Poster presentation in Birmingham, From icon to abstraction

Poster presentation in Birmingham, From icon to abstraction

Just finished presenting a poster in the ‘From icon to abstraction, how iconicity shapes the lexicon’ workshop in Birmingham. Had a great time talking about iconicity with likeminded people!

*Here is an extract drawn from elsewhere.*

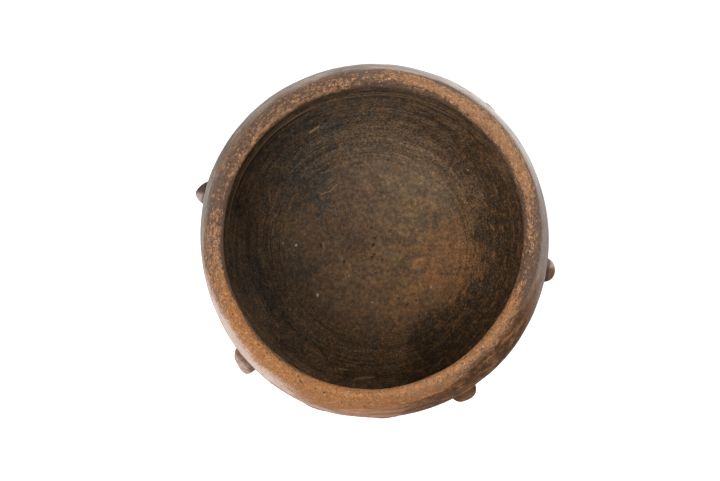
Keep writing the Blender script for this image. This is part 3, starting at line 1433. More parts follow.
class Board:
    """A node tree while it is wired."""

    def __init__(self, tree: bpy.types.NodeTree) -> None:
        """Works on a tree."""
        self.tree = tree

    @classmethod
    def emptied(cls, owner: Material | bpy.types.World) -> "Board":
        """Turns nodes on for a material or a world, and empties its tree.

        Args:
            owner: The material or the world.

        Returns:
            The board for its tree.
        """
        owner.use_nodes = True
        owner.node_tree.nodes.clear()
        return cls(owner.node_tree)

    def node(self, kind: str, feeds: Feeds | None = None, **settings: object) -> bpy.types.Node:
        """Adds a node.

        Args:
            kind: Its type, without what all types start with.
            feeds: What goes into its inputs, by name or number.
            settings: Its other settings.

        Returns:
            The node.
        """
        made = self.tree.nodes.new(f"ShaderNode{kind}")
        for name, value in settings.items():
            setattr(made, name, value)
        for name, value in (feeds or {}).items():
            self.feed(made.inputs[name], value)
        return made

    def feed(self, socket: Socket, value: Feed) -> None:
        """Links an output to an input, or sets the input to a number or a colour.

        Args:
            socket: The input.
            value: The output, the number or the colour.
        """
        if isinstance(value, Socket):
            self.tree.links.new(value, socket)
        elif socket.type == "RGBA":
            socket.default_value = (*value[:3], 1.0)
        else:
            socket.default_value = value

    def maths(self, operation: str, *numbers: Feed, clamp: bool = False) -> Socket:
        """The result of a sum on numbers."""
        return self.node("Math", dict(enumerate(numbers)), operation=operation, use_clamp=clamp).outputs[0]

    def times(self, *factors: Feed, clamp: bool = False) -> Socket:
        """The product of numbers, kept from 0 to 1 if it is clamped."""
        return reduce(lambda made, factor: self.maths("MULTIPLY", made, factor, clamp=clamp), factors)

    def total(self, *parts: tuple[Feed, float]) -> Socket:
        """The sum of numbers, each times its weight."""
        return reduce(lambda made, part: self.maths("MULTIPLY_ADD", *part, made), parts, 0.0)

    def vectors(self, operation: str, one: Feed, two: Feed, made: int | str = 0) -> Socket:
        """The result of a sum on two vectors, which is a vector, or a number if "Value" is made."""
        return self.node("VectorMath", {0: one, 1: two}, operation=operation).outputs[made]

    def scaled(self, vector: Feed, by: Feed) -> Socket:
        """A vector times a number."""
        return self.node("VectorMath", {0: vector, "Scale": by}, operation="SCALE").outputs[0]

    def shrunk(self, vector: Feed, by: Feed) -> Socket:
        """A vector divided by a number."""
        return self.scaled(vector, self.maths("DIVIDE", 1.0, by))

    def blend(self, share: Feed, low: Feed, high: Feed) -> Socket:
        """A colour between two others, by a share from 0 to 1."""
        return self.node("Mix", {0: share, 6: low, 7: high}, data_type="RGBA").outputs[2]

    def between(self, share: Feed, low: Feed, high: Feed) -> Socket:
        """A number between two others, by a share from 0 to 1."""
        return self.node("Mix", {0: share, 2: low, 3: high}, data_type="FLOAT").outputs[0]

    def tones(self, *tones: tuple[Feed, Feed, Feed]) -> Socket:
        """The product of tones, each given by its share from 0 to 1, its lowest and its highest."""
        return self.times(*(self.between(*tone) for tone in tones))

    def stained(self, colour: Feed, *stains: tuple[Feed, float, Feed]) -> Socket:
        """A colour under stains, each given by its mask, its strength and its colour."""
        return reduce(lambda under, it: self.blend(self.times(*it[:2]), under, it[2]), stains, colour)

    def step(self, value: Feed, low: Feed, high: Feed) -> Socket:
        """A soft step from 0 at low to 1 at high."""
        feeds = {0: value, 1: low, 2: high}
        return self.node("MapRange", feeds, interpolation_type="SMOOTHSTEP").outputs[0]

    def shaded(self, colour: Feed, tone: Feed) -> Socket:
        """A colour made darker or lighter by a number."""
        grey = self.node("CombineXYZ", {0: tone, 1: tone, 2: tone}).outputs[0]
        return self.vectors("MULTIPLY", colour, grey)

    def noise(self, place: Feed, detail: float = 2.0, rough: float = 0.55, seed: float = 0.0) -> Socket:
        """Noise with lumps of about size 1, mostly from 0 to 1."""
        feeds = {"Vector": place, "W": seed, "Scale": 1.0, "Detail": detail, "Roughness": rough}
        return self.node("TexNoise", feeds, noise_dimensions="4D").outputs[0]

    def stored(self, name: str) -> Socket:
        """A number that the mesh has at its points."""
        return self.node("Attribute", attribute_name=name).outputs["Fac"]

    def place(self) -> Socket:
        """The place on the piece, in millimetres."""
        return self.scaled(self.node("TexCoord").outputs["Object"], 1 / MM)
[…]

You can read more about the fantastic workshop here, and find the abstract for my poster, which I worked on together with John Huisman, Arthur Thompson, and Youngah Do, below:

Multisensoriality in the iconic lexicon of Japanese: an explorative study of ideophones
Bonnie McLean¹, John L.A. Huisman¹, Arthur Lewis Thompson², Youngah Do²
¹Uppsala University, ²University of Hong Kong

Iconicity is inherently grounded in sensory experience (Winter et al., 2017), yet few studies have explored how sensory information is packaged in iconic words (although see Dingemanse & Majid, 2012; Nuckolls, 2019). Inspired by psycholinguistic work on prosaic vocabulary (e.g. Lynott & Connell, 2009; Speed & Brybaert, 2021), we explore the encoding of sensory information in Japanese ideophones in an online rating task. Ideophones are lexicalised depictions, meaning they employ an analogical mode of representation that invites and affords iconicity (Dingemanse, 2019). Ideophones are highly multisensory, but not all perceptual qualities are equally straightforward to depict in speech (Dingemanse, 2012; McLean, 2021). For example, within visual perception, movement is more represented than shape, and representations of colour are rare. In this pilot study, we adapted the traditional sensory norming model to explore how the iconicity of ideophones determines their encoding of perceptual qualities. We asked 19 native Japanese speakers to rate 45 ideophones for how strongly they evoke different kinds of perceptions. We made two changes to the design of the task. First, while previous studies use five rating scales representing five senses, we used thirteen, adding extra dimensions within the visual and interoceptive senses. Second, rather than using written stimuli, we used video recordings where the ideophone was spoken aloud with accompanying gesture, to model the performativity of ideophones in real language use (Dingemanse, 2013; Nuckolls, 2020). With this task we were able to quantify the multisensoriality of Japanese ideophones, and explore their hierarchical encoding of sensory information. The findings raise questions about the degree to which the hierarchical encoding of sensory information in ideophones is explained by, (1) their iconicity, (2) their use of the vocal modality, and (3) universal cognitive constraints. We invite further explorations in this area from researchers of signed and spoken languages.

References
Dingemanse, M. (2012). Advances in the cross-linguistic study of ideophones. Language and Linguistics Compass, 6(10), 654–672.
Dingemanse, M. (2013). Ideophones and gesture in everyday speech. Gesture, 13(2), 143–165.
Dingemanse, M. (2019). “Ideophone” as a comparative concept. In K. Akita & P. Pardeshi (Eds.), Ideophones, mimetics, and expressives (pp. 13–33). John Benjamins Publishing Company.
Dingemanse, M., & Majid, A. (2012). The semantic structure of sensory vocabulary in an African language. In N. Miyake, D. Peebles, & R. P. Cooper (Eds.), Proceedings of the 34th Annual Conference of the Cognitive Science Society (pp. 300–305). Cognitive Science Society.
Lynott, D., & Connell, L. (2009). Modality exclusivity norms for 423 object properties. Behavior Research Methods, 41(2), 558–564.
McLean, B. (2021). Revising an implicational hierarchy for the meanings of ideophones, with special reference to Japonic. Linguistic Typology, 25(3), 507–549. https://doi.org/10.1515/lingty-2020-2063
Nuckolls, J. B. (2019). The sensori-semantic clustering of ideophonic meaning in Pastaza Quichua. In K. Akita & P. Pardeshi (Eds.), Ideophones, Mimetics and Expressives (pp. 167–198). John Benjamins Publishing Company.
Nuckolls, J. B. (2020). “How do you even know what ideophones mean?”: Gestures’ contributions to ideophone semantics in Quichua. Gesture, 19(2–3), 161–195.
Speed, L. J., & Brybaert, M. (2021). Dutch sensory modality norms. Behavior Research Methods, 1–13.
Winter, B., Perlman, M., Perry, L. K., & Lupyan, G. (2017). Which words are most iconic? Interaction Studies, 18(3), 443–464.